— RAW DATA —
◆ ◆ ◆

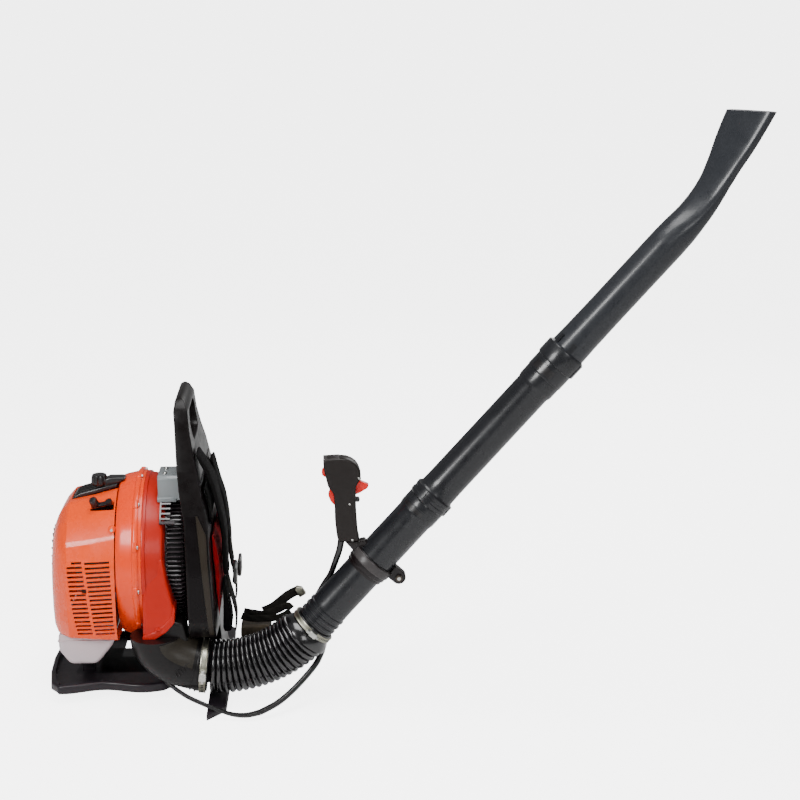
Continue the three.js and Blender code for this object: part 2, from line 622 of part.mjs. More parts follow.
// ---------------------------------------------------------------- pipes and nozzle
function makePipes() {
  const ribs = [];
  for (let i = 0; i < 3; i += 1) {
    const x = 4 + i * 12;
    ribs.push([x, 33], [x + 1, 35], [x + 4, 35], [x + 5, 33]);
  }
  const swivel = [
    [-2, 31], [-2, 33.5], ...ribs, [44, SWIVEL_PIPE_RADIUS], [252, SWIVEL_PIPE_RADIUS],
    [256, 34.5], [SWIVEL_END, 34.5], [SWIVEL_END, 31], [-2, 31],
  ];
  const slot = box(262, 270, -20, 20, 32.2, 40).rotateX(60 * RAD);
  add('swivel_pipe', cut(revolveX(swivel, PIPE_SIDES), slot), pipePlastic, pipeFrame);

  const middle = [
    [MIDDLE_START, 28.5], [MIDDLE_START, MIDDLE_PIPE_RADIUS],
    [SWIVEL_END + 0.3, MIDDLE_PIPE_RADIUS], [SWIVEL_END + 0.3, 36], [SWIVEL_END + 20, 36],
    [SWIVEL_END + 24, MIDDLE_PIPE_RADIUS + 1], [NOZZLE_START - 22, MIDDLE_PIPE_RADIUS + 1],
    [NOZZLE_START - 18, 33], [NOZZLE_START - 0.4, 33], [NOZZLE_START - 0.4, MIDDLE_PIPE_RADIUS],
    [MIDDLE_END, MIDDLE_PIPE_RADIUS], [MIDDLE_END, 28.5], [MIDDLE_START, 28.5],
  ];
  add('middle_pipe', revolveX(middle, PIPE_SIDES), pipePlastic, pipeFrame);
}

function makeNozzle() {
  const bend = NOZZLE_BEND_ANGLE * RAD;
  const roll = 55 * RAD;
  // Stations: along, half width, half thickness, squareness of the section.
  const stations = [
    [NOZZLE_START, 34, 34, 2], [NOZZLE_START + 26, 34, 34, 2], [NOZZLE_START + 28, 35.5, 35.5, 2],
    [NOZZLE_START + 56, 35.5, 35.5, 2], [NOZZLE_START + 60, 30.5, 30.5, 2], [720, 30, 30, 2],
    [872, 30, 30, 2], [899, 30, 26.5, 2.1], [927, 29.5, 20.5, 2.2], [950, 29.5, 17, 2.3],
    [972, 29.5, 14, 2.4], [995, 30, 12, 2.6], [1026, 33.5, 11, 2.8], [1057, 39, 11, 3],
    [1080, 42, 11, 3], [1115, 45, 11, 3], [1150, 47, 11, 3],
  ];
  const turned = (along) => {
    const past = Math.min(Math.max((along - NOZZLE_BEND) / NOZZLE_BEND_LENGTH, 0), 1);
    return bend * past * past * (3 - 2 * past);
  };
  let center = vec(NOZZLE_START, 0, 0);
  let last = NOZZLE_START;
  const outer = [];
  const inner = [];
  for (const [along, wide, thick, power] of stations) {
    const middle = turned((along + last) / 2);
    const step = vec(Math.cos(middle), 0, Math.sin(middle)).multiplyScalar(along - last);
    center = center.clone().add(step);
    last = along;
    const angle = turned(along);
    const up = vec(-Math.sin(angle), 0, Math.cos(angle));
    const across = up.clone().multiplyScalar(Math.cos(roll)).addScaledVector(SIDEWAYS, Math.sin(roll));
    const through = up.clone().multiplyScalar(-Math.sin(roll)).addScaledVector(SIDEWAYS, Math.cos(roll));
    outer.push(section(center, across, through, wide, thick, PIPE_SIDES, power));
    const bore = along < MIDDLE_END ? 31 : wide - PIPE_WALL;
    const boreThick = along < MIDDLE_END ? 31 : thick - PIPE_WALL;
    inner.push(section(center, across, through, bore, boreThick, PIPE_SIDES, power));
  }
  // The mouth is cut on the slant, level when the tube stands at rest.
  const mouth = pipeLocal(1014, TUBE_Y, 1006);
  const cutter = box(-300, 300, -200, 200, 0, 300).rotateY(PIPE_PITCH * RAD)
    .translate(mouth.x, 0, mouth.z);
  add('nozzle', cut(duct(outer, inner), cutter), pipePlastic, pipeFrame);
}

// Converts a point in the model's frame to the pipe group's own frame.
function pipeLocal(x, y, z) {
  const dx = x - PIPE_ORIGIN.x;
  const dz = z - PIPE_ORIGIN.z;
  const c = Math.cos(PIPE_PITCH * RAD);
  const s = Math.sin(PIPE_PITCH * RAD);
  return vec(dx * c + dz * s, y - TUBE_Y, -dx * s + dz * c);
}

// ---------------------------------------------------------------- control handle
const pipeMatrix = new THREE.Matrix4().makeRotationY(-PIPE_PITCH * RAD)
  .setPosition(PIPE_ORIGIN.x, TUBE_Y, PIPE_ORIGIN.z);

const GRIP_OUTLINE = [
  [322, 438], [361, 439], [378, 430], [386, 412], [385, 400], [377, 390], [377, 352],
  [380, 306], [384, 292], [347, 292], [344, 300], [341, 330], [341, 354], [339, 378],
  [331, 386], [328, 396], [323, 420],
];
const GRIP_HALF_THICKNESS = 15;
const POCKET_HALF_THICKNESS = 7.5; // room for the trigger, lock and switch

function makeGrip() {
  const pocket = (x0, x1, z0, z1) => box(x0, x1, TUBE_Y - POCKET_HALF_THICKNESS,
    TUBE_Y + POCKET_HALF_THICKNESS, z0, z1);
  const pockets = [
    pocket(351, 395, 362, 410), pocket(322, 352, 350, 390), pocket(310, 336, 400, 425),
  ];
  for (const [side, name] of [[-1, 'grip_right'], [1, 'grip_left']]) {
    const near = TUBE_Y + side * 0.15;
    const far = TUBE_Y + side * GRIP_HALF_THICKNESS;
    const half = prismY(outline(GRIP_OUTLINE), Math.min(near, far), Math.max(near, far));
    add(name, cut(half, ...pockets), blackPlastic);
  }

  const moving = (name, points) => {
    const thickness = POCKET_HALF_THICKNESS - 1;
    add(name, prismY(outline(points), TUBE_Y - thickness, TUBE_Y + thickness), redPlastic);
  };
  moving('trigger', [[360, 405], [360, 399], [367, 378], [372, 371], [384, 376], [397, 384],
    [399, 390], [387, 395], [368, 406]]);
  moving('trigger_lock', [[342, 353], [334, 362], [330, 373], [334, 384], [345, 384], [346, 354]]);
  moving('stop_switch', [[325, 421], [320, 416], [320, 408], [325, 404], [332, 404], [332, 421]]);
}

function makeHandleClamp() {
  const ring = revolveX(ringProfile(128, 152, 33.5, 37.5), PIPE_SIDES + 6);
  const flange = revolveX(ringProfile(122, 128.5, 33.5, 35.5), PIPE_SIDES + 6);
  const ears = box(141, 165, -9, 9, -64, -35);
  const split = box(100, 190, -1.5, 1.5, -80, -30);
  const screwHole = rod(vec(153, -20, -52), vec(153, 20, -52), 3.4, 12);
  // The arm carries the grip above the clamp ring.
  const arm = prismY(outline([[357, 291.7], [384, 291.7], [397, 281], [388, 266], [376, 270]]),
    TUBE_Y - 10, TUBE_Y + 10);
  const bore = rod(vec(100, 0, 0), vec(200, 0, 0), 33.5, PIPE_SIDES + 6).applyMatrix4(pipeMatrix);
  const clamp = join(ring, flange, ears);
  const openClamp = cut(clamp, split, screwHole).applyMatrix4(pipeMatrix);
  add('handle_clamp', cut(join(openClamp, arm), bore), blackPlastic);
  const screw = join(rod(vec(153, -13, -52), vec(153, 12, -52), 3, 12),
    rod(vec(153, -16, -52), vec(153, -9.4, -52), 6, 12));
  add('handle_clamp_screw', screw.applyMatrix4(pipeMatrix), steel);
}

// ---------------------------------------------------------------- throttle cable
const CABLE_RADIUS = 4;
const SLEEVE_RADIUS = 5.5; // ribbed sleeve over the upper part of the cable
const CONDUIT_RADIUS = 5.5;

function cord(points, radius, steps, sides = 8) {
  const curve = new THREE.CatmullRomCurve3(points.map(([x, y, z]) => vec(x, y, z)));
  const round = new THREE.Shape();
  for (let i = 0; i < sides; i += 1) {
    const angle = (2 * Math.PI * i) / sides;
    const [a, b] = [radius * Math.cos(angle), radius * Math.sin(angle)];
    if (i === 0) round.moveTo(a, b);
    else round.lineTo(a, b);
  }
  return new THREE.ExtrudeGeometry(round, { steps, extrudePath: curve, bevelEnabled: false });
}

function makeCable() {
  // Rigid conduit from the foot of the grip to the far side of the pipe.
  const conduit = [[351.5, -135, 290.4], [348, -132, 272], [341, -124, 248], [333, -111, 222],
    [321, -102, 200], [306, -97, 172]];
  add('cable_conduit', cord(conduit, CONDUIT_RADIUS, 16), blackPlastic);

  const upper = [[305.2, -96.2, 169.9], [303, -92, 158], [305, -89, 142], [311, -89.5, 126],
    [318, -95, 111], [321, -105, 97], [317, -119, 84]];
  const middle = [[316.2, -120.2, 83.2], [307, -137, 70], [289, -158, 55], [265, -180, 38],
    [240, -197, 24], [212, -208, 13]];
  const lower = [[210.8, -208.3, 12.7], [188, -212, 10], [164, -209, 11], [138, -201, 17],
    [113, -186, 21], [86, -165, 25], [62, -141, 31], [44, -120, 37], [31, -100, 44],
    [25, -82, 54], [26, -69, 66], [29, -63, 76], [29.5, -62.3, 83]];
  add('throttle_cable_upper', cord(upper, SLEEVE_RADIUS, 8), rubber);
  add('throttle_cable_middle', cord(middle, SLEEVE_RADIUS, 10), rubber);
  add('throttle_cable_lower', cord(lower, CABLE_RADIUS, 22), rubber);
  const gland = join(rod(vec(30, -62, 84), vec(30, -62, 92), 7, 12),
    rod(vec(30, -62, 91), vec(30, -62, 97), 9, 6));
  add('cable_gland', gland, blackPlastic);
}

// ---------------------------------------------------------------- harness
// A flat band of constant width that follows a path drawn in X and Z.
function strap(path, y, halfWidth, thickness) {
  const curve = new THREE.CatmullRomCurve3(path.map(([x, z]) => vec(x, 0, z)));
  const steps = path.length * 2;
  const front = [];
  const back = [];
  for (let i = 0; i <= steps; i += 1) {
    const point = curve.getPoint(i / steps);
    const tangent = curve.getTangent(i / steps);
    const half = (thickness(i / steps)) / 2;
    front.push([point.x + tangent.z * half, point.z - tangent.x * half]);
    back.push([point.x - tangent.z * half, point.z + tangent.x * half]);
  }
  return prismY(outline([...front, ...back.reverse()]), y - halfWidth, y + halfWidth);
}

function makeHarness() {
  const onFrame = (z) => [frameFront(z) + GAP, z];
  const backPad = [onFrame(312), [136, 312], [129, 346], [119, 380], onFrame(395), onFrame(367),
    onFrame(339), onFrame(316)];
  add('back_pad', prismY(outline(backPad), -112, 112), blackFabric);
  const lumbar = [onFrame(136), [139, 128], [143, 150], [145, 192], [145, 254], [139, 288],
    [130, 303], onFrame(290), onFrame(263), onFrame(201), onFrame(151)];
  add('lumbar_pad', prismY(outline(lumbar), -104, 104), redFabric);

  // The padded spine between the two straps.
  const spine = [[122, 384], [130, 377], [141, 346], [148, 312], [152, 280], [153, 250], [153, 226],
    [149, 221], [145.5, 226], [145.5, 254], [139.6, 289], [136.5, 312], [129.5, 346]];
  add('spine_pad', prismY(outline(spine), -37, 37), blackFabric);

  // Shoulder straps: padded as far as the buckle, plain webbing from there on.
  const webbing = 3.5;
  const straps = [
    { name: 'right', y: -78, padding: 10, webbingFrom: 0.52, buckle: 203,
      path: [[110, 437], [128, 400], [143, 346], [151, 298], [153, 236], [157, 200], [164, 170],
        [169, 142], [168, 118]] },
    { name: 'left', y: 78, padding: 6, webbingFrom: 0.66, buckle: 160,
      path: [[124, 384], [127.5, 372], [133, 346], [141, 318], [147, 290], [150.5, 250], [151.5, 220],
        [153, 200], [157, 170], [161, 142], [161, 118]] },
  ];
  for (const { name, y, padding, webbingFrom, buckle, path } of straps) {
    const thick = (t) => (t < webbingFrom ? Math.min(padding, 5 + 40 * t) : webbing);
    add(`${name}_shoulder_strap`, strap(path, y, 28, thick), blackFabric);
    const body = box(162, 175, y - 22, y + 22, buckle, buckle + 28);
    const slot = box(150, 190, y - 16, y + 16, buckle + 11, buckle + 17);
    add(`${name}_strap_buckle`, cut(body, slot), blackPlastic);
  }

  // The waist belt: folded against the lumbar pad, then hanging forward in loose layers.
  const fold = [[144.5, 118], [145.5, 150], [146.3, 195], [149, 216], [153, 203], [160, 170],
    [164.5, 140], [164, 116], [150, 112]];
  add('waist_belt_fold', prismY(outline(fold), -104, -44), blackFabric);
  const layers = [[172.5, 125], [178, 116], [203, 111.5], [234, 114], [258, 120], [269, 132],
    [264, 140], [279, 157], [291, 165], [283, 177], [273, 179], [254, 171], [235, 156],
    [219, 140], [204, 138], [190, 143], [178, 138]];
  add('waist_strap', prismY(outline(layers), -56, -44), blackFabric);
  const hipPad = [[172.5, 109], [203, 110.5], [228, 112], [232, 102], [221, 90], [208, 82],
    [189, 78], [172.5, 84]];
  add('hip_pad', prismY(outline(hipPad), -66, -14), brownFabric);
}

makeBase();
makeFrame();
makeFanCase();
makeEngineCover();
makeAirCleaner();
makeEngine();
makeStarter();
makeFuelTank();
makeChoke();
makeElbow();
makeHose();
makePipes();
makeNozzle();
makeGrip();
makeHandleClamp();
makeCable();
makeHarness();

export default model;
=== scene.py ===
"""Backpack leaf blower: the looks of each part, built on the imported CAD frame.

Lengths are in millimetres in this file, in the model's own frame, and become metres
when a mesh is made. +X is the way the operator faces, -Y the operator's right, +Z up.
"""
from math import cos, pi, radians, sin, sqrt

import bmesh
import bpy
from mathutils import Matrix, Vector


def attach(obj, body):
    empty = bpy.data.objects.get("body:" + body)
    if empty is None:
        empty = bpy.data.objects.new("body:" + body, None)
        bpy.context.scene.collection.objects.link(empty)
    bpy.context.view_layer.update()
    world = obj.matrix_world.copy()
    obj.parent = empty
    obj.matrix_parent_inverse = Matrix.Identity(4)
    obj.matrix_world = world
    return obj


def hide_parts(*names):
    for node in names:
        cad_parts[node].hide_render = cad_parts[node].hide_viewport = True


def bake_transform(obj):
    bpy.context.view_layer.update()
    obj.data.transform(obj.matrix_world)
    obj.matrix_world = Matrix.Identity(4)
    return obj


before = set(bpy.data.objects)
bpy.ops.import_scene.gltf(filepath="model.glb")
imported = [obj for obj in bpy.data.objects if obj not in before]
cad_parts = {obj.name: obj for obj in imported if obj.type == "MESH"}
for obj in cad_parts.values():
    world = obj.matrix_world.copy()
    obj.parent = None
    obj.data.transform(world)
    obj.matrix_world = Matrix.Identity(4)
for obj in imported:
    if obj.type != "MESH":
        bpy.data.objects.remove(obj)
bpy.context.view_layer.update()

MM = 0.001
UP = Vector((0, 0, 1))
SIDE = Vector((0, 1, 0))

FLOOR_GLOW = 4.5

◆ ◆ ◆

— TASK DETAILS —
Print the lines from the line containing "makeBase();" to the line containing "obj.data.transform(world)", both ends included, exactly and with nothing added.

— TASK SOLUTION —
makeBase();
makeFrame();
makeFanCase();
makeEngineCover();
makeAirCleaner();
makeEngine();
makeStarter();
makeFuelTank();
makeChoke();
makeElbow();
makeHose();
makePipes();
makeNozzle();
makeGrip();
makeHandleClamp();
makeCable();
makeHarness();

export default model;
=== scene.py ===
"""Backpack leaf blower: the looks of each part, built on the imported CAD frame.

Lengths are in millimetres in this file, in the model's own frame, and become metres
when a mesh is made. +X is the way the operator faces, -Y the operator's right, +Z up.
"""
from math import cos, pi, radians, sin, sqrt

import bmesh
import bpy
from mathutils import Matrix, Vector


def attach(obj, body):
    empty = bpy.data.objects.get("body:" + body)
    if empty is None:
        empty = bpy.data.objects.new("body:" + body, None)
        bpy.context.scene.collection.objects.link(empty)
    bpy.context.view_layer.update()
    world = obj.matrix_world.copy()
    obj.parent = empty
    obj.matrix_parent_inverse = Matrix.Identity(4)
    obj.matrix_world = world
    return obj


def hide_parts(*names):
    for node in names:
        cad_parts[node].hide_render = cad_parts[node].hide_viewport = True


def bake_transform(obj):
    bpy.context.view_layer.update()
    obj.data.transform(obj.matrix_world)
    obj.matrix_world = Matrix.Identity(4)
    return obj


before = set(bpy.data.objects)
bpy.ops.import_scene.gltf(filepath="model.glb")
imported = [obj for obj in bpy.data.objects if obj not in before]
cad_parts = {obj.name: obj for obj in imported if obj.type == "MESH"}
for obj in cad_parts.values():
    world = obj.matrix_world.copy()
    obj.parent = None
    obj.data.transform(world)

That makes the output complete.